JB took me and J out for lunch on Sunday. I was looking through the menu in the restaurant and like my mother used to always say, thought to myself ‘I can make that at home!’. So here is a dish inspired by Jamie Oliver but designed entirely by me.
Serves 2 people
For the Sea Bass
You will need:
2 x fillets of Sea Bass
Zest of ½ lemon
Fresh crushed pepper
Salt to taste
1 ½ teaspoon of freshly chopped rosemary
2 tablespoons of olive oil
Place the sea bass fillets in a bowl and rub all the ingredients except the oil all over the fish. Cover with cling film and place in the fridge for about 30 mins. Heat the oil in a frying pan till hot. Fry the fish on both sides till the meat becomes an opaque white colour.
For the Potatoes
You will need
3 large potatoes quartered and washed but not peeled
1 large leek chopped
2 tablespoons of butter
3 large cloves of garlic, crushed
3-4 tablespoons of milk
1 tablespoon fresh chopped parsley (optional)
1 tablespoon olive oil
Salt and pepper to taste
Boil the potatoes in a saucepan. I would put the potatoes to boil before I marinate the fish, this will give you a head start and if timed well, your mash should be ready by the time you put your fish on the fire. When the potatoes are soft, check with a fork to see if it goes through easily, drain the water and transfer to a large pot. Mix in all the other ingredients and mash well. Your mash should be creamy.
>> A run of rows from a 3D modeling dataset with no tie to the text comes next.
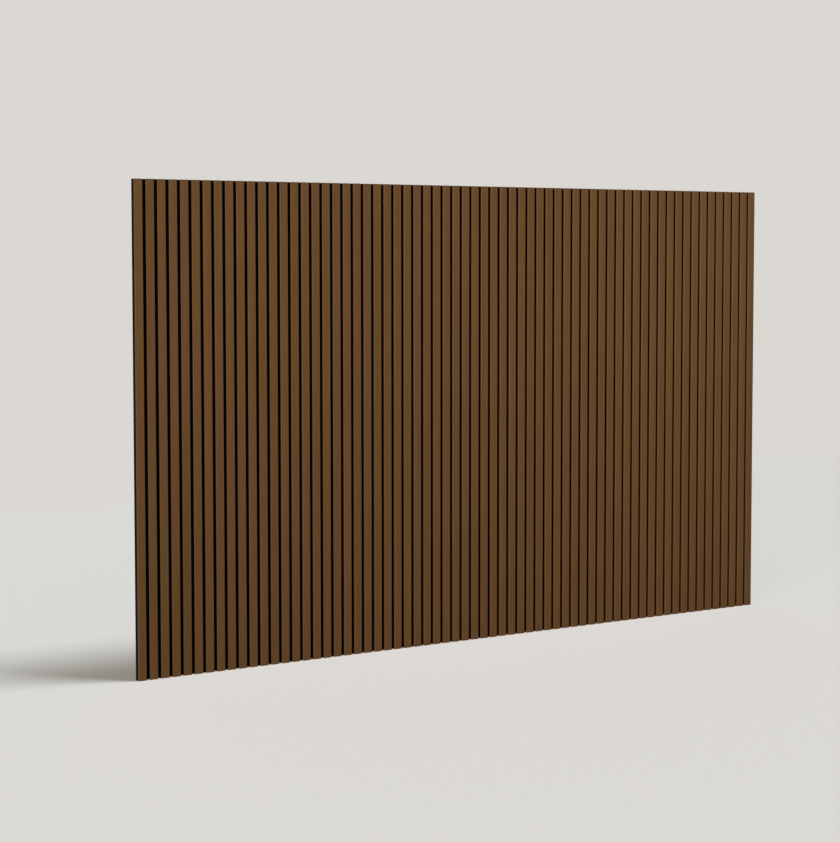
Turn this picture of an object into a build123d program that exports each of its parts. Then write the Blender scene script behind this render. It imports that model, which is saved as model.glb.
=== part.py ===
from build123d import *
import os

# A slat panel for sound absorption: upright wooden slats on one sheet of black felt.
# X runs along the panel, Y runs back to the wall and Z is up, all in millimetres.
# The origin is the middle of the felt's back face, the face that goes against the wall.

# The slats
SLAT_COUNT = 65
SLAT_WIDTH = 27.0  # across the face of one slat
SLAT_DEPTH = 13.0  # how far a slat stands out from the felt
ARRIS_RADIUS = 0.8  # the veneer turns this corner from the face to each side

# The felt
GAP_WIDTH = 13.0  # bare felt between two slats, half of it at each end of the panel
FELT_DEPTH = 9.0

# Slats and felt are sawn to this height together
PANEL_HEIGHT = 1750.0

# The first slats have a file each, and the last few share one
SLATS_WITH_OWN_FILE = 58

SLAT_PITCH = SLAT_WIDTH + GAP_WIDTH
PANEL_WIDTH = SLAT_COUNT * SLAT_PITCH
BOTTOM = -PANEL_HEIGHT / 2


def felt_backing():
    """The sheet of pressed felt that carries every slat and shows in the gaps."""
    section = Rectangle(PANEL_WIDTH, FELT_DEPTH, align=(Align.CENTER, Align.MAX))
    return Pos(0, 0, BOTTOM) * extrude(section, PANEL_HEIGHT)


def slat_section():
    """A slat cut across: square at the felt, with its two front corners eased."""
    outline = Rectangle(SLAT_WIDTH, SLAT_DEPTH, align=(Align.CENTER, Align.MAX))
    front_corners = outline.vertices().group_by(Axis.Y)[0]
    return fillet(front_corners, ARRIS_RADIUS)


def slat(number):
    """One slat, glued by its back to the felt. Number 1 is at the left from the front."""
    places_from_middle = number - (SLAT_COUNT + 1) / 2
    foot = Pos(places_from_middle * SLAT_PITCH, -FELT_DEPTH, BOTTOM)
    return foot * extrude(slat_section(), PANEL_HEIGHT)


os.makedirs("parts", exist_ok=True)

export_step(felt_backing(), "parts/felt_backing.step")

for number in range(1, SLATS_WITH_OWN_FILE + 1):
    export_step(slat(number), f"parts/slat_{number:02d}.step")

last_numbers = range(SLATS_WITH_OWN_FILE + 1, SLAT_COUNT + 1)
last_slats = Compound(children=[slat(number) for number in last_numbers])
export_step(last_slats, f"parts/slats_{last_numbers[0]}_to_{last_numbers[-1]}.step")
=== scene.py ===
import math
import random

import bmesh
import bpy
from mathutils import Matrix, Vector


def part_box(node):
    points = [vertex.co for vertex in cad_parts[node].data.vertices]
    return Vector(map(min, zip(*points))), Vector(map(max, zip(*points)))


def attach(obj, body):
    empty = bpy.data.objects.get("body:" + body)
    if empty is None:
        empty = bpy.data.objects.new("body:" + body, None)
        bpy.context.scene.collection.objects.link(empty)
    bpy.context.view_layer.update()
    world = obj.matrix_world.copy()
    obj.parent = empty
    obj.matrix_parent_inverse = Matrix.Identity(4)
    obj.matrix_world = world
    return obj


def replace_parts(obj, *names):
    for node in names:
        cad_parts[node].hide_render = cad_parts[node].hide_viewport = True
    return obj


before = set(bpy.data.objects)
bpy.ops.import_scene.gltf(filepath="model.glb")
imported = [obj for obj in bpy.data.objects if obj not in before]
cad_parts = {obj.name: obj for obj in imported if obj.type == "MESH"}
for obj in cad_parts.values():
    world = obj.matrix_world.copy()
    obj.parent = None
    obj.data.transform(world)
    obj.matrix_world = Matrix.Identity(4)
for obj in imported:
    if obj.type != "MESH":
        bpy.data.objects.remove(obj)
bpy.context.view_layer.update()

# Felt backing
# The sheet that carries every slat: polyester fibres needled and pressed to 9 mm, dyed black.
# The slats are glued and stapled to its front. At the back each staple pulls a dimple in it.

MM = 0.001
SLAT_COUNT = 65
FELT_LOW, FELT_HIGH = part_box("felt_backing")
FELT_LEFT = FELT_LOW.x
FELT_DEPTH = FELT_HIGH.y - FELT_LOW.y
PANEL_HEIGHT = FELT_HIGH.z - FELT_LOW.z
SLAT_PITCH = (FELT_HIGH.x - FELT_LOW.x) / SLAT_COUNT

STAPLE_ROWS = 7
ROW_SPACING = PANEL_HEIGHT / STAPLE_ROWS
DIMPLE_LENGTH = 20 * MM
DIMPLE_HEIGHT = 9 * MM
DIMPLE_CORNER = 3.5 * MM
DIMPLE_WALLS = [(1.6 * MM, 0.35 * MM), (1.4 * MM, 0.65 * MM)]  # width and depth of each step

FIBRE_WIDTH = 0.4 * MM  # real fibres are 0.03 mm, and are drawn in bundles so that they show
FIBRE_LENGTH = 9 * MM
FIBRE_TURNS = (24, -41, 83)  # the ways in which the needles leave the fibres, in degrees
TUFT_SIZE = 1.4 * MM
CLOUD_SIZE = 16 * MM  # needling leaves the sheet a little denser in places
FELT_BUMP = 0.3 * MM
MERGE_DISTANCE = 0.01 * MM


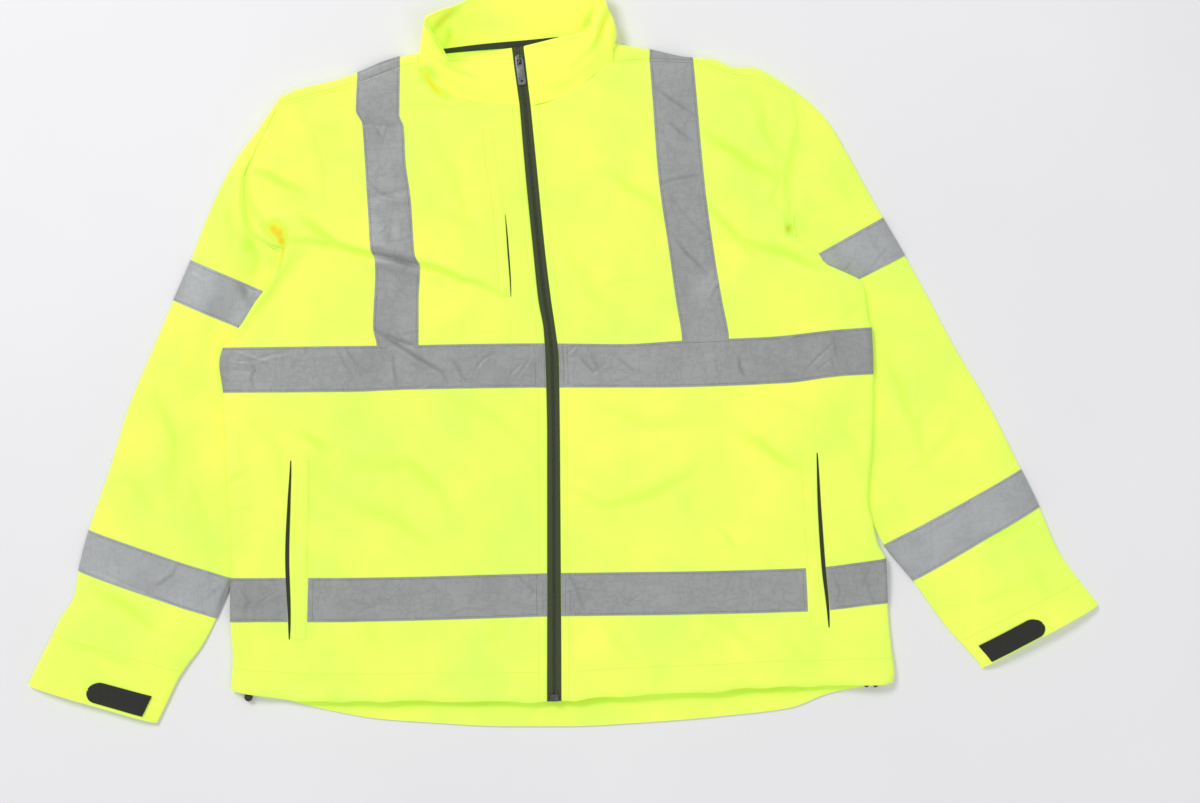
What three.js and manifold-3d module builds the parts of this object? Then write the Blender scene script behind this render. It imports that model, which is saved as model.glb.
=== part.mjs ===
// Hi-vis work jacket, laid flat on its back with the sleeves tucked under the body.
// X runs across the chest, Y from hem to collar, Z up from the surface it lies on. Sizes in mm.
import * as THREE from 'three'
import Module from 'manifold-3d'
import { mergeVertices } from 'three/addons/utils/BufferGeometryUtils.js'

// Cloth, tape and trim
const CLOTH = 1.3
const COLLAR_CLOTH = 2
const TAPE = 0.4
const TAPE_LIFT = 0.3
const SEAM = 0.4
const WELT = 1.1
const ZIP_TAPE = 1.1
const ZIP_RECESS = 0.4
const POCKET_OPENING = 5
const CHEST_WELT = 14
const CHEST_ZIP = 2.4
const CHEST_ZIP_SPAN = 20

// How the layers lie on each other
const FLOOR_GAP = 0.8
const AIR = 5
const BODY_STACK = 2 * CLOTH + AIR
const SLEEVE_FLAT = 3.4
const BODY_LIFT = 5.4
const LIFT_MARGIN = 12
const LIFT_FALL = 40
const SLEEVE_RISE = 9
const PRESS_MARGIN = 14
const PRESS_FALL = 45
const CHEST_PUFF = 7
const SHOULDER_RISE = 5.5
const SHOULDER_REACH = 150
const HEM_RISE = 6
const HEM_REACH = 80
const EDGE_ROLL = 2
const EDGE_FLAT = 8
const FOLD_ROLL = 8

// Lines across the jacket, as [distance from the middle, height up the jacket]
const HEM = [[-377, -377], [-361, -381], [-321, -386], [-287, -390], [-162, -389], [-20, -390],
  [65, -383], [156, -379], [224, -374], [338, -371], [375, -369]]
const BACK_HEM = [[-377, -379], [-342, -383], [-298, -394], [-259, -403], [-213, -411], [-162, -415],
  [-60, -420], [-3, -420], [116, -414], [184, -408], [258, -399], [304, -382], [340, -375], [375, -370]]
const WELT_LOW = [[-377, -322], [375, -305]]
const HEM_BAND_LOW = [[-377, -300], [-291, -300], [-18, -294], [276, -288], [369, -279]]
const HEM_BAND_HIGH = [[-376, -250], [-288, -250], [-18, -245], [276, -239], [367, -228]]
const WELT_HIGH = [[-377, -117], [375, -106]]
const CHEST_BAND_LOW = [[-387, -40], [-247, -39], [-162, -36], [-3, -34], [99, -34], [252, -29],
  [315, -21], [352, -19]]
const CHEST_BAND_HIGH = [[-387, 11], [-210, 13], [-22, 16], [65, 15], [138, 19], [235, 23], [309, 31],
  [350, 34]]
const FRONT_TOP = [[-325, 286], [-303, 293], [-264, 303], [-234, 311], [-185, 329], [-164, 333],
  [-153, 318], [-139, 304], [-121, 295], [-94, 288], [-49, 285], [-36, 285], [-3, 294], [31, 315],
  [49, 331], [58, 335], [99, 338], [148, 336], [170, 329], [196, 320], [215, 318], [262, 296]]
const OUTLINE_TOP = [[-325, 293], [-303, 304], [-264, 313], [-239, 321], [-191, 340], [-163, 345],
  [-139, 347], [-49, 353], [-2, 358], [42, 361], [58, 357], [101, 349], [145, 340], [170, 339],
  [196, 329], [215, 329], [247, 314], [262, 304]]

// Lines up the jacket, as [height up the jacket, distance from the middle]
const LEFT_SIDE = [[286, -321], [270, -331], [256, -341], [240, -351], [223, -357], [190, -361],
  [158, -359], [143, -353], [130, -335], [122, -320], [105, -326], [82, -335], [61, -350], [40, -363],
  [22, -376], [11, -385], [-7, -389], [-39, -385], [-94, -383], [-139, -381], [-207, -376], [-300, -377],
  [-338, -375], [-377, -377]]
const LEFT_SLIT = [[286, -285], [122, -298], [11, -308], [-116, -307], [-162, -309], [-230, -312],
  [-300, -310], [-377, -312]]
const LEFT_WELT = [[286, -258], [122, -278], [11, -286], [-116, -285], [-300, -290], [-377, -291]]
const LEFT_BRACE_OUT = [[311, -233], [279, -234], [264, -227], [236, -225], [173, -221], [122, -217],
  [108, -212], [34, -214], [13, -210], [-116, -209], [-378, -206]]
const LEFT_BRACE_IN = [[329, -184], [275, -185], [261, -180], [224, -178], [179, -172], [116, -167],
  [102, -161], [65, -163], [-378, -159]]
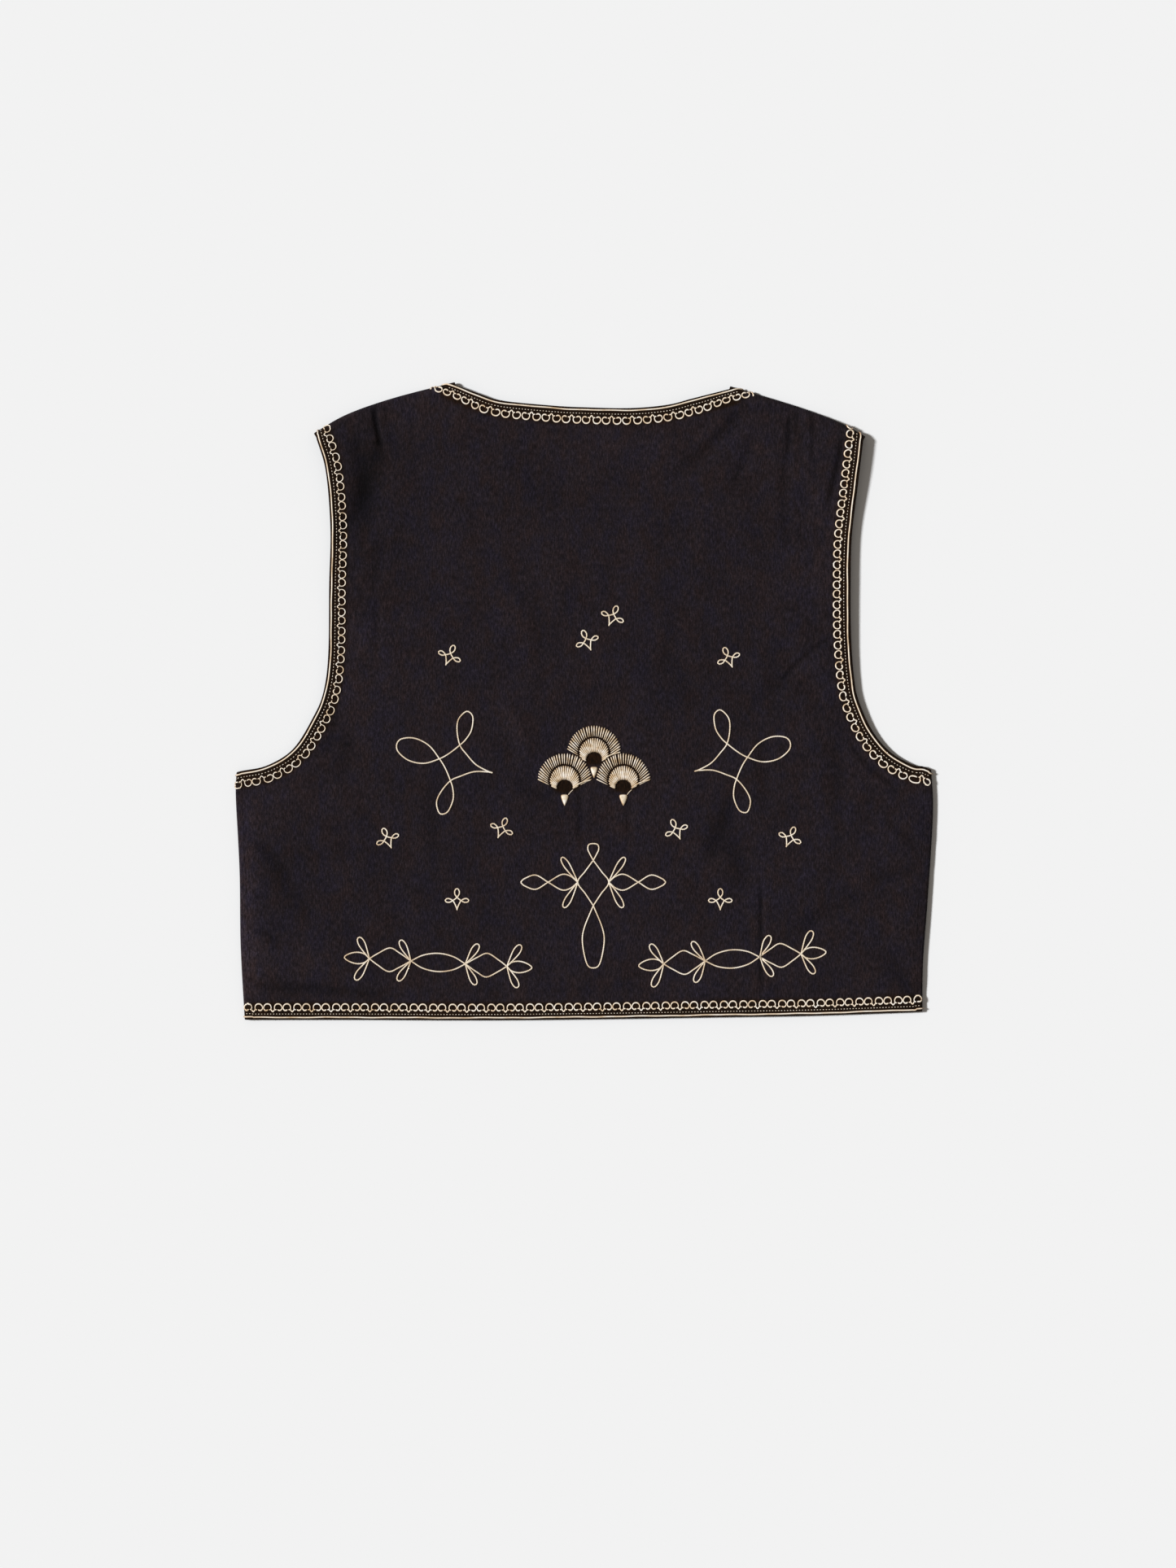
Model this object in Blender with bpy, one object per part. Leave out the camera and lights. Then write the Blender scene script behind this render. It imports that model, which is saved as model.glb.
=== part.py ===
"""Embroidered vest of folk dress, laid flat with its back up.

The back is the top layer. It passes over the shoulder folds to the shoulder seams underneath. The two fronts
are the bottom layer, and wrap round the side folds to the side seams on top. X runs to the right of someone
who looks down on it, Y towards the neck, Z up. The origin is under the middle of the outline.
"""

import math
from collections import namedtuple

import bmesh
import bpy
from mathutils import Vector
from mathutils.geometry import delaunay_2d_cdt

MM = 0.001  # every size and place below is in millimetres

# Driving sizes
CLOTH = 1.5  # thickness of the cloth
GAP = 0.3  # between neighbours at a seam, and under what is sewn on
REST_HEIGHT = 4.3  # top of the back where it lies flat on the fronts
LEAST_HEIGHT = 2 * CLOTH + GAP  # the back can't sink into the fronts
BAND = 3.8  # the edge cord runs down the middle of a band this wide
SHOULDER_LAP = 12.0  # from the shoulder fold to the hidden shoulder seam
MIDDLE_X = 6.0  # the vest's own middle line
FRONT_OPENING = 2.0  # half the gap where the fronts meet
FRONT_INSET = 1.0  # the fronts' hem lies this far inside the back's
HEM_MIDDLE_Y = -234.2  # the back's hem at the middle line
SHOULDER_PROBE = 3.0  # how far inside a shoulder fold its height is taken

# Spacing of the points that the cloth is made of
SPAN_STEPS = 16  # fine points between two of a table's points
GRID_START_X, GRID_START_Y = -265, -240
GRID_WIDTH, GRID_HEIGHT = 530, 480
CREASE_SHOULDER = 1.5  # points at this many widths beside a crease
EDGE_STEP = 9.0
BACK_GRID = 19.0
FRONT_GRID = 34.0
CREASE_STEP = 13.0
CLEAR_OF_EDGE = 8.0
CLEAR_OF_CREASE = 7.0
FOLD_STEPS = 4  # straight stretches round a fold
OPENING_HEIGHTS = (-180.0, -120.0, -60.0, 0.0)  # points up the fronts' meeting edges
SHARP_ANGLE = 40  # degrees

# Edge cord, a flattened round
CORD_WIDTH = 1.6
CORD_HEIGHT = 1.0
CORD_END = 1.974  # radians round a fold where the cord's solid stops, above the floor

# Satin fans
FAN_RADIUS = 20.0
FAN_FOCUS = 9.0  # below the arc's centre, where the rays meet
FAN_HOLE_RADIUS = 5.8
FAN_HOLE_DROP = 5.4  # the hole's centre below the arc's centre
FAN_RING_RADIUS = 10.8  # of the dense inner ring, about the arc's centre
FAN_RAYS = 18
FAN_EDGE_HEIGHT = 0.45
FAN_CROWN_HEIGHT = 1.1
FAN_RIM_CROWN = 0.8  # share of the crown's height near the rim
FAN_INNER_SLOPE = 1.0
FAN_RIM_SLOPE = 0.6
FAN_CUT_SHARE = 0.75  # the ring gives way where another fan cuts a ray short
DROP_LENGTH = 8.9
DROP_TOP = 10.2  # below the arc's centre
# A drop's right side: how far down, and how far out, as shares of its length and half width
DROP_SIDE = [(0.0, 0.0), (0.01, 0.55), (0.06, 0.9), (0.2, 1.0), (0.42, 0.82), (0.66, 0.55), (0.88, 0.24), (1.0, 0.0)]
DROP_EDGE_HEIGHT = 0.35
DROP_CROWN_HEIGHT = 1.0

Place = namedtuple("Place", "x y")
ORIGIN = Place(-0.62, 0.74)  # middle of the vest's box, which becomes the origin

# Outline of the vest as it lies, each line from its first end to its last
HEM = [Place(-173, -234.5), Place(-71, -234.8), Place(25, -233.8), Place(97, -232.6), Place(169, -231.4)]
NECK = [
    Place(78.9, 222.9), Place(60.9, 218.4), Place(33.9, 216), Place(0, 216.6), Place(-23.1, 217.8),
    Place(-61.2, 221.5), Place(-79.5, 227),
]
ARMHOLE_LEFT = [
    Place(-233.6, -47.1), Place(-214.5, -34.8), Place(-199.5, -10.8), Place(-192.3, 7.2), Place(-188.8, 35),
    Place(-188.1, 85.2), Place(-187.2, 127.2), Place(-190.5, 169.2),
]
ARMHOLE_RIGHT = [
    Place(240.8, -46.5), Place(225, -37.4), Place(211.8, -21.8), Place(201.6, 0.6), Place(198.2, 18),
    Place(196, 48), Place(195.6, 85.2), Place(196.5, 121.2), Place(200.7, 157.2),
]
SHOULDER_LEFT = [Place(-199.5, 197.4), Place(-175.5, 211.2), Place(-141.9, 223.2), Place(-95.7, 235.2)]
SHOULDER_RIGHT = [Place(206.7, 195), Place(188.1, 205.2), Place(156.3, 217.2), Place(107.1, 232.2)]
SIDE_LEFT = [
    Place(-250.5, -234.6), Place(-253.5, -180), Place(-254.3, -125), Place(-257.1, -70), Place(-256.5, -52.2),
]
SIDE_RIGHT = [
    Place(248.7, -228.4), Place(249.3, -190.8), Place(252.9, -142.8), Place(256.5, -82.8), Place(255.3, -50.4),
]

# Side seams, on top, from the hem to the armhole
SEAM_LEFT = [Place(-243.9, -234.5), Place(-248.6, -150), Place(-253.3, -51.4)]
SEAM_RIGHT = [Place(241.7, -228.9), Place(246.3, -142.8), Place(249.5, -82.8), Place(248.8, -47.8)]

# Hidden edges of the fronts: a deeper armhole and a V neck, worked out for the left and mirrored
FRONT_ARMHOLE = [Place(-232, -48.5), Place(-207, -35), Place(-187, 2), Place(-179, 90), Place(-181, 150)]
FRONT_NECK = [Place(-30, 110), Place(-68, 178)]
FRONT_NECK_FOOT = 48.0  # how high the V starts

Swell = namedtuple("Swell", "x y reach_x reach_y rise")
SWELLS = [
    Swell(-197, 190, 40, 45, 3.6),  # shoulder tips stand up off the floor
    Swell(204, 188, 42, 52, 3.9),
    Swell(-188, 92, 28, 66, 1.7),  # and so do the armholes' edges
    Swell(197, 80, 32, 76, 2.3),
    Swell(-96, 234, 36, 22, 0.9),
    Swell(107, 231, 36, 22, 1.1),
    Swell(5, 214, 60, 26, -0.5),  # the neck sags
    Swell(-150, -236, 90, 30, -0.3),
    Swell(140, -232, 80, 30, 0.3),
]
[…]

To keep warm, create a bain-marie – heat some water in a large pot, then put your potatoes in a glass mixing bown and place over the water on medium – low heat and cover. This should keep the mash warm without drying it out.
For the Spinach
You will need
250 gms of spinach leaves
3 cloves of garlic
50 gms of butter
1 large white onion diced
2 tablespoons Worcestershire sauce
1 teaspoon crushed pepper
Salt to taste
Heat the butter in the pan till it melts. When the butter is hot, add the onions and garlic and fry nicely. Add in the pepper and the Worcestershire sauce and stir well. Add the spinach and let it wilt mixing well with all the other ingredients. Season and keep warm ready to plate. The spinach goes cold very quickly so make sure you serve it warm.